§ Task goal:
Repeat the lines that follow, leaving nothing out.

§ Information provided:
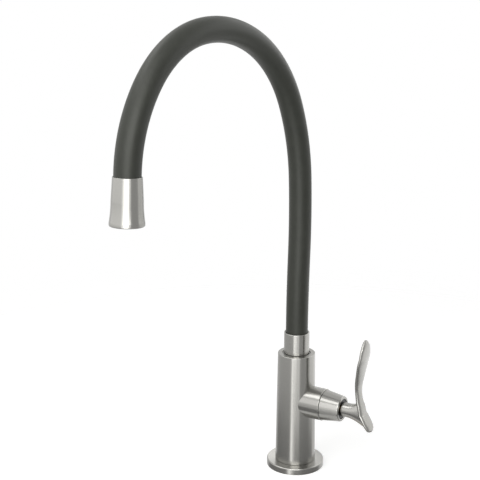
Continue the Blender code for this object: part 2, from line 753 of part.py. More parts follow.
def blade_rings():
    middles = [blade_point(row[0], row[1]) for row in BLADE_STATION_shares]
    rings = []
    for k, row in enumerate(BLADE_STATION_shares):
        before = middles[max(k - 1, 0)]
        after = middles[min(k + 1, len(middles) - 1)]
        run = (after - before).normalized()
        outward = Vector((run.z, 0, -run.x))
        rings.append(oval_ring(middles[k], Vector((0, 1, 0)), outward, LEVER_WIDTH * row[2] / 2,
                               LEVER_THICKNESS * row[3] / 2, SECTION_SQUARENESS))
    return rings


def flare_rings():
    start = stem_x + LEVER_STEM_STRAIGHT
    end = stem_x + LEVER_WAIST_REACH + FOOT_SWEEP_share * LEVER_SWEEP
    rings = [oval_ring(Vector((stem_x, 0, branch_z)), Vector((0, 1, 0)), Vector((0, 0, 1)),
                       LEVER_STEM_RADIUS, LEVER_STEM_RADIUS, 2)]
    for reach, drop, lean, growth in FLARE_SECTION_shares:
        tilt = math.radians(FOOT_LEAN_DEGREES) * lean
        up = Vector((-math.sin(tilt), 0, math.cos(tilt)))
        centre = Vector((start + (end - start) * reach, 0,
                         branch_z - FOOT_DROP_share * LEVER_FOOT_HEIGHT * drop))
        half_height = LEVER_STEM_RADIUS + (LEVER_FOOT_HEIGHT / 2 - LEVER_STEM_RADIUS) * growth
        half_width = LEVER_STEM_RADIUS + (LEVER_FOOT_WIDTH / 2 - LEVER_STEM_RADIUS) * growth
        rings.append(oval_ring(centre, Vector((0, 1, 0)), up, half_width, half_height, 2))
    return rings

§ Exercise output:
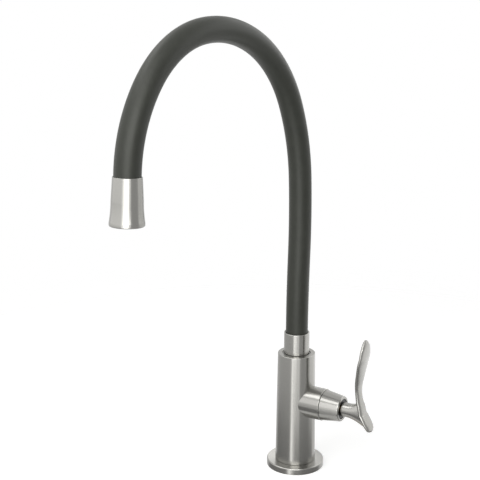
Continue the Blender code for this object: part 2, from line 753 of part.py. More parts follow.
def blade_rings():
    middles = [blade_point(row[0], row[1]) for row in BLADE_STATION_shares]
    rings = []
    for k, row in enumerate(BLADE_STATION_shares):
        before = middles[max(k - 1, 0)]
        after = middles[min(k + 1, len(middles) - 1)]
        run = (after - before).normalized()
        outward = Vector((run.z, 0, -run.x))
        rings.append(oval_ring(middles[k], Vector((0, 1, 0)), outward, LEVER_WIDTH * row[2] / 2,
                               LEVER_THICKNESS * row[3] / 2, SECTION_SQUARENESS))
    return rings


def flare_rings():
    start = stem_x + LEVER_STEM_STRAIGHT
    end = stem_x + LEVER_WAIST_REACH + FOOT_SWEEP_share * LEVER_SWEEP
    rings = [oval_ring(Vector((stem_x, 0, branch_z)), Vector((0, 1, 0)), Vector((0, 0, 1)),
                       LEVER_STEM_RADIUS, LEVER_STEM_RADIUS, 2)]
    for reach, drop, lean, growth in FLARE_SECTION_shares:
        tilt = math.radians(FOOT_LEAN_DEGREES) * lean
        up = Vector((-math.sin(tilt), 0, math.cos(tilt)))
        centre = Vector((start + (end - start) * reach, 0,
                         branch_z - FOOT_DROP_share * LEVER_FOOT_HEIGHT * drop))
        half_height = LEVER_STEM_RADIUS + (LEVER_FOOT_HEIGHT / 2 - LEVER_STEM_RADIUS) * growth
        half_width = LEVER_STEM_RADIUS + (LEVER_FOOT_WIDTH / 2 - LEVER_STEM_RADIUS) * growth
        rings.append(oval_ring(centre, Vector((0, 1, 0)), up, half_width, half_height, 2))
    return rings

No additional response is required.